= Required work =
Exactly and only the lines from the one containing "return sleeve([[powerBore +" through the one containing "before = set(bpy.data.objects)" are to be repeated, both ends included.

:::

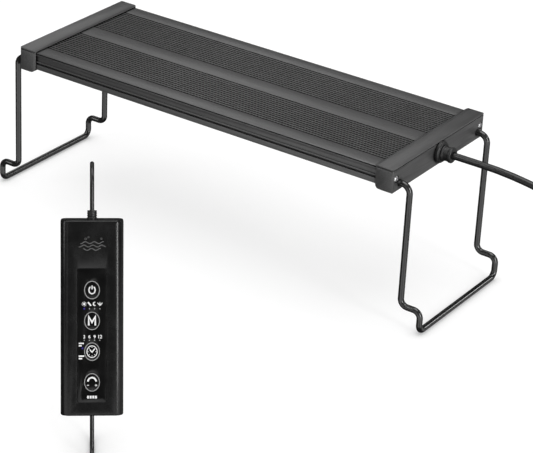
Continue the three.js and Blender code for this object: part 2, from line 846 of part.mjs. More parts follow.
const caseFace = -CASE_THICKNESS / 2;
const caseBack = CASE_THICKNESS / 2;
const faceWall = 2;
const faceInside = caseFace + faceWall;
const panelSeat = caseFace + PANEL_THICKNESS + 0.05;
const frontCorner = 5;
const backCorner = 4;
const screwZs = [CASE_SCREW_MARGIN, CASE_LENGTH - CASE_SCREW_MARGIN];
const screwPlaces = screwZs.flatMap((z) => [-CASE_SCREW_X, CASE_SCREW_X].map((x) => ({ x, z })));
const bushRadius = 3.1;
const bushFlangeRadius = 3.8;
const frontPostRadius = 2.4;
const backPostRadius = 3;
const boardFace = -CONTROL_BOARD.thickness / 2;
const boardBack = CONTROL_BOARD.thickness / 2;

function caseOutside() {
  const outline = roundedRectangle(CASE_WIDTH, CASE_THICKNESS, frontCorner, backCorner, 8);
  return new THREE.ExtrudeGeometry(outline, {
    depth: CASE_LENGTH - 2 * CASE_EDGE,
    bevelThickness: CASE_EDGE,
    bevelSize: CASE_EDGE,
    bevelOffset: -CASE_EDGE,
    bevelSegments: 3,
  }).translate(0, 0, CASE_EDGE);
}

function caseShell() {
  const inside = roundedRectangle(
    CASE_WIDTH - 2 * CASE_WALL,
    CASE_THICKNESS - CASE_WALL - faceWall,
    frontCorner - CASE_WALL,
    backCorner - CASE_WALL,
  );
  const hollow = prismAlongZ(inside, CASE_WALL, CASE_LENGTH - CASE_WALL);
  hollow.translate(0, (faceWall - CASE_WALL) / 2, 0);
  const bushHole = rodAlongZ(bushRadius + GAP, -1, CASE_LENGTH + 1);
  return cut(caseOutside(), hollow, bushHole);
}

const buttonPlaces = BUTTON_NAMES.map((name, index) => ({
  name,
  z: FIRST_BUTTON_Z + BUTTON_PITCH * index,
}));
const lightXs = Array.from(
  { length: LIGHTS_PER_ROW },
  (_, index) => (index - (LIGHTS_PER_ROW - 1) / 2) * LIGHT_PITCH,
);
const panelMiddle = (PANEL_LOW + PANEL_HIGH) / 2;

function buttonHole(z) {
  const hole = ellipse(BUTTON_HALF_WIDTH + GAP, BUTTON_HALF_HEIGHT + GAP, BUTTON_SIDES);
  return prismAlongY(hole, caseFace - 1, faceInside + 1).translate(0, 0, z);
}

function frontShell() {
  const frontHalf = block([-CASE_WIDTH, -CASE_THICKNESS, -1], [CASE_WIDTH, -GAP / 2, CASE_LENGTH + 1]);
  const recess = roundedRectangle(2 * (PANEL_HALF_WIDTH + GAP), PANEL_HIGH - PANEL_LOW + 2 * GAP, 1.3);
  const panelRecess = prismAlongY(recess, caseFace - 1, panelSeat).translate(0, 0, panelMiddle);
  const posts = screwPlaces.map(({ x, z }) => rodAlongY(frontPostRadius, caseFace + 1, -1.5 * GAP, x, z));
  const pilots = screwPlaces.map(({ x, z }) =>
    rodAlongY(CASE_SCREW.shankRadius + GAP, faceInside + 1.5, 1, x, z, 12),
  );
  const lightHoles = Object.values(LIGHT_ROW_Z).flatMap((z) =>
    lightXs.map((x) => rodAlongY(0.8, caseFace, faceInside + 1, x, z, 10)),
  );
  return cut(
    join(common(caseShell(), frontHalf), ...posts),
    panelRecess,
    ...buttonPlaces.map(({ z }) => buttonHole(z)),
    ...pilots,
    ...lightHoles,
  );
}

function backShell() {
  const backHalf = block([-CASE_WIDTH, GAP / 2, -1], [CASE_WIDTH, CASE_THICKNESS, CASE_LENGTH + 1]);
  const posts = screwPlaces.map(({ x, z }) => rodAlongY(backPostRadius, 1.5 * GAP, caseBack - 1, x, z));
  const boreRadius = CASE_SCREW.shankRadius + GAP;
  const bores = screwPlaces.map(({ x, z }) => rodAlongY(boreRadius, -1, caseBack, x, z, 12));
  const headSinks = screwPlaces.map(({ x, z }) =>
    rodAlongY(CASE_SCREW.headRadius + GAP, caseBack - 2.3, caseBack + 1, x, z),
  );
  const standoffX = CONTROL_BOARD.width / 2 - 2.5;
  const standoffReach = CONTROL_BOARD.length / 2 - 6.5;
  const standoffs = [-standoffReach, standoffReach].flatMap((fromMiddle) =>
    [-standoffX, standoffX].map((x) =>
      rodAlongY(1.5, boardBack + GAP, caseBack - 1, x, CASE_LENGTH / 2 + fromMiddle, 12),
    ),
  );
  return cut(join(common(caseShell(), backHalf), ...posts, ...standoffs), ...bores, ...headSinks);
}

piece("controller_front_shell", frontShell(), casePlastic, controller);
piece("controller_back_shell", backShell(), casePlastic, controller);
screwPlaces.forEach(({ x, z }) => {
  const screw = crossHeadScrew(CASE_SCREW).rotateZ(Math.PI / 2).translate(x, caseBack - 0.6, z);
  const place = (z < CASE_LENGTH / 2 ? "lower" : "upper") + (x < 0 ? "_left" : "_right");
  piece("case_screw_" + place, screw, zincSteel, controller);
});

// ---------------------------------------------------------------- controller face

function overlayPanel() {
  const outline = roundedRectangle(2 * PANEL_HALF_WIDTH, PANEL_HIGH - PANEL_LOW, 1);
  const sheet = prismAlongY(outline, caseFace, caseFace + PANEL_THICKNESS).translate(0, 0, panelMiddle);
  return cut(sheet, ...buttonPlaces.map(({ z }) => buttonHole(z)));
}

const plungerTip = boardFace - GAP - 3.5;

// An elliptical cap with a retaining flange inside the case, and a stem that meets the switch.
function buttonCap(z) {
  const face = caseFace - BUTTON_PROUD;
  const flangeFront = faceInside + GAP;
  const flangeBack = flangeFront + 1;
  const rim = 0.4;
  const capOutline = ellipse(BUTTON_HALF_WIDTH, BUTTON_HALF_HEIGHT, BUTTON_SIDES);
  const cap = prismAlongY(capOutline, face, flangeBack);
  const flangeOutline = ellipse(BUTTON_HALF_WIDTH + rim, BUTTON_HALF_HEIGHT + rim, BUTTON_SIDES);
  const flange = prismAlongY(flangeOutline, flangeFront, flangeBack);
  const stem = rodAlongY(1.5, flangeBack - 0.5, plungerTip - BUTTON_PROUD - 0.05, 0, 0, 12);
  return join(cap, flange, stem).translate(0, 0, z);
}

function tactSwitch(z) {
  const half = SWITCH_SIZE / 2;
  const bodyFace = plungerTip + 0.5;
  const body = block([-half, bodyFace, -half], [half, boardFace - GAP, half]);
  const plunger = rodAlongY(1.2, plungerTip, bodyFace + 0.5, 0, 0, 12);
  return join(body, plunger).translate(0, 0, z);
}

// A clear bar behind the face, with one pip per indicator reaching up to the overlay.
function lightGuide(z) {
  const front = boardFace - 4.8;
  const bar = block([-6, front, -0.75], [6, front + 1, 0.75]);
  const pips = lightXs.map((x) => rodAlongY(0.5, panelSeat + GAP, front + 0.5, x, 0, 10));
  return join(bar, ...pips).translate(0, 0, z);
}

piece("control_panel", overlayPanel(), glossBlack, controller);
buttonPlaces.forEach(({ name, z }) => {
  piece(name + "_button", buttonCap(z), glossBlack, controller);
  piece(name + "_switch", tactSwitch(z), casePlastic, controller);
});
Object.entries(LIGHT_ROW_Z).forEach(([name, z]) => {
  piece(name + "_light_guide", lightGuide(z), clearAcrylic, controller);
});

// ---------------------------------------------------------------- controller inside

function controllerBoard() {
  const { width, length, cornerRadius } = CONTROL_BOARD;
  const outline = roundedRectangle(width, length, cornerRadius);
  return prismAlongY(outline, boardFace, boardBack).translate(0, 0, CASE_LENGTH / 2);
}

function controlChip() {
  const { width, length, height } = CONTROL_CHIP;
  const seat = boardBack + GAP;
  const chip = block([-width / 2, seat, -length / 2], [width / 2, seat + height, length / 2]);
  return chip.translate(0, 0, CASE_LENGTH * 0.4);
}

// A moulded bush that holds a lead in the end wall: proud outside, flanged inside.
function leadBush(proud) {
  const insideLength = 3;
  return sleeve(
    [
      [bushFlangeRadius, -insideLength - CASE_WALL - GAP, -CASE_WALL - GAP],
      [bushRadius, -CASE_WALL - GAP, proud],
    ],
    LEAD_RADIUS + GAP,
    16,
  );
}

piece("controller_board", controllerBoard(), boardGreen, controller);
piece("control_chip", controlChip(), casePlastic, controller);
piece(
  "upper_lead_bush",
  leadBush(5).rotateY(-Math.PI / 2).translate(0, 0, CASE_LENGTH),
  blackRubber,
  controller,
);
piece("lower_lead_bush", leadBush(0.4).rotateY(Math.PI / 2), blackRubber, controller);

// ---------------------------------------------------------------- controller lead and power lead

const inCase = (y, z) => new THREE.Vector3(0, y, z).applyMatrix4(controller.matrix);

// Both leads hang in the controller's middle plane. This is where that plane meets the floor, as a
// point below the case and a level direction towards the viewer.
const across = new THREE.Vector3(1, 0, 0).applyQuaternion(controller.quaternion);
const towardsViewer = across.clone().cross(new THREE.Vector3(0, 0, 1)).normalize();

function onCasePlane(y, height) {
  const from = inCase(y, 0);
  const down = inCase(y, -1).sub(from);
  return from.addScaledVector(down, (height - from.z) / down.z);
}

const leadHeight = lying(LEAD_RADIUS);
const crossingHeight = leadHeight + 2 * lying(LEAD_RADIUS) + GAP;
const floorFoot = onCasePlane(LOOP_DEPTH, leadHeight);
const leadTurn = onCasePlane(-8.5, leadHeight);
const at = (point, bend = 0) => ({ point, bend });

// From the inline socket along the floor, under the power lead, up behind the case, over in a loop
// and down into its upper end.
function controllerLead() {
  const socketTail = PLUG_DISTANCE + PLUG_LENGTH + SOCKET_LENGTH;
  return wire(
    [
      corner(...alongFloorRun(socketTail - 8), SOCKET_RADIUS),
      corner(...alongFloorRun(socketTail + 4), SOCKET_RADIUS, 6),
      corner(...alongFloorRun(socketTail + 15), leadHeight, 12),
      corner(FLOOR_TURN.x, FLOOR_TURN.y, leadHeight, 18),
      at(leadTurn, 7),
      at(floorFoot, 12),
      at(inCase(LOOP_DEPTH, CASE_LENGTH + LOOP_RISE), LOOP_DEPTH / 2 - 0.01),
      at(inCase(0, CASE_LENGTH + LOOP_RISE), LOOP_DEPTH / 2 - 0.01),
      at(inCase(0, CASE_LENGTH - CASE_WALL - 4)),
    ],
    LEAD_RADIUS,
    10,
  );
}

// From the case's lower end to the floor in front of it, then along beside the other lead to the
// power socket.
const besideRun = new THREE.Vector3(FLOOR_TURN.x, FLOOR_TURN.y, leadHeight).sub(leadTurn).normalize();
const powerTurn = leadTurn.clone().addScaledVector(towardsViewer, 15);
const powerEnd = powerTurn.clone().addScaledVector(besideRun, 72);

function powerLead() {
  const lifted = (point, height) => new THREE.Vector3(point.x, point.y, height);
  const nearEnd = powerEnd.clone().addScaledVector(besideRun, -26);
  const socketMouth = powerEnd.clone().addScaledVector(besideRun, -14);
  return wire(
    [
      at(inCase(0, CASE_WALL + 4)),
      at(onCasePlane(0, crossingHeight), 9),
      at(lifted(leadTurn.clone().addScaledVector(towardsViewer, 4), crossingHeight), 8),
      at(powerTurn, 7),
      at(nearEnd, 12),
      at(lifted(socketMouth, SOCKET_RADIUS), 6),
      at(lifted(powerEnd, SOCKET_RADIUS)),
    ],
    LEAD_RADIUS,
    10,
  );
}

function atPowerEnd(geometry) {
  const heading = Math.atan2(besideRun.y, besideRun.x);
  return geometry.rotateZ(heading).translate(powerEnd.x, powerEnd.y, SOCKET_RADIUS);
}

const powerBore = BARREL_RADIUS + 0.5;
const powerBoreDepth = 12;

function powerSocket() {
  const back = SOCKET_LENGTH - powerBoreDepth;
  return turned([
    [LEAD_RADIUS + GAP, -8],
    [2.4, -8],
    [2.4, -7],
    [SOCKET_RADIUS, 1],
    [SOCKET_RADIUS, SOCKET_LENGTH - 0.5],
    [SOCKET_RADIUS - 0.5, SOCKET_LENGTH],
    [powerBore + 0.45, SOCKET_LENGTH],
    [powerBore + 0.45, back],
    [LEAD_RADIUS + GAP, back],
    [LEAD_RADIUS + GAP, -8],
  ]);
}

function powerSleeve() {
  const back = SOCKET_LENGTH - powerBoreDepth;
  return sleeve([[powerBore + 0.15, back + GAP, SOCKET_LENGTH - 0.6]], powerBore - 0.2);
}

function powerPin() {
  const start = SOCKET_LENGTH - powerBoreDepth - 6;
  return turned([
    [0, start],
    [1.05, start],
    [1.05, SOCKET_LENGTH - 2.2],
    [0.6, SOCKET_LENGTH - 1.4],
    [0, SOCKET_LENGTH - 1.4],
  ]);
}

piece("controller_lead", controllerLead(), cableJacket);
piece("power_lead", powerLead(), cableJacket);
piece("power_socket", atPowerEnd(powerSocket()), cableJacket);
piece("power_socket_sleeve", atPowerEnd(powerSleeve()), nickel);
piece("power_socket_pin", atPowerEnd(powerPin()), nickel);

export default aquariumLight;
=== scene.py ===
"""The looks of the LED aquarium light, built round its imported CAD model.

Metres, +Z up, in the model's own frame: +X points to the light's cable end, -Y to its front, and the
origin is at the middle of the lens's outer face. MM turns a size in millimetres into metres.
"""

import json
import math

import bmesh
import bpy
import numpy as np
from mathutils import Matrix, Vector

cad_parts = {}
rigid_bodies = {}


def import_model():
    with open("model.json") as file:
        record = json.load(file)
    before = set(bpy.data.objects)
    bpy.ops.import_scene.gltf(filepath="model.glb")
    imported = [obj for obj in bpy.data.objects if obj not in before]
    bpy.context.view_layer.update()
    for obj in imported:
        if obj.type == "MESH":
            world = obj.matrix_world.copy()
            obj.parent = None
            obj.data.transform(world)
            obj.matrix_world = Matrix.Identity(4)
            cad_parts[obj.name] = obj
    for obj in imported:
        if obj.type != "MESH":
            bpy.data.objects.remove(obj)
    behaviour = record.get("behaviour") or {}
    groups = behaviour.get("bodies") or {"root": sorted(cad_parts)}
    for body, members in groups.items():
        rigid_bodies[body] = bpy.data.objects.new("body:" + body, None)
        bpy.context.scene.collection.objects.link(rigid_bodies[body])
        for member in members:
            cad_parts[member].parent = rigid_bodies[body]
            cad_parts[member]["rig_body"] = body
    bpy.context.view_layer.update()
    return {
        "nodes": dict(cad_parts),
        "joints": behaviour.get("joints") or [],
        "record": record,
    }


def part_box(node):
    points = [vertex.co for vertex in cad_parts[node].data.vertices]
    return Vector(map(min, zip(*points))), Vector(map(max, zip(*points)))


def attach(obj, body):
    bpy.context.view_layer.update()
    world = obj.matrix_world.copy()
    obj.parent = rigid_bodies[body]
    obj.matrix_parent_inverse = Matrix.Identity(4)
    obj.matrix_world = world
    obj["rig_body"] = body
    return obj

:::

= Output of the task =
  return sleeve([[powerBore + 0.15, back + GAP, SOCKET_LENGTH - 0.6]], powerBore - 0.2);
}

function powerPin() {
  const start = SOCKET_LENGTH - powerBoreDepth - 6;
  return turned([
    [0, start],
    [1.05, start],
    [1.05, SOCKET_LENGTH - 2.2],
    [0.6, SOCKET_LENGTH - 1.4],
    [0, SOCKET_LENGTH - 1.4],
  ]);
}

piece("controller_lead", controllerLead(), cableJacket);
piece("power_lead", powerLead(), cableJacket);
piece("power_socket", atPowerEnd(powerSocket()), cableJacket);
piece("power_socket_sleeve", atPowerEnd(powerSleeve()), nickel);
piece("power_socket_pin", atPowerEnd(powerPin()), nickel);

export default aquariumLight;
=== scene.py ===
"""The looks of the LED aquarium light, built round its imported CAD model.

Metres, +Z up, in the model's own frame: +X points to the light's cable end, -Y to its front, and the
origin is at the middle of the lens's outer face. MM turns a size in millimetres into metres.
"""

import json
import math

import bmesh
import bpy
import numpy as np
from mathutils import Matrix, Vector

cad_parts = {}
rigid_bodies = {}


def import_model():
    with open("model.json") as file:
        record = json.load(file)
    before = set(bpy.data.objects)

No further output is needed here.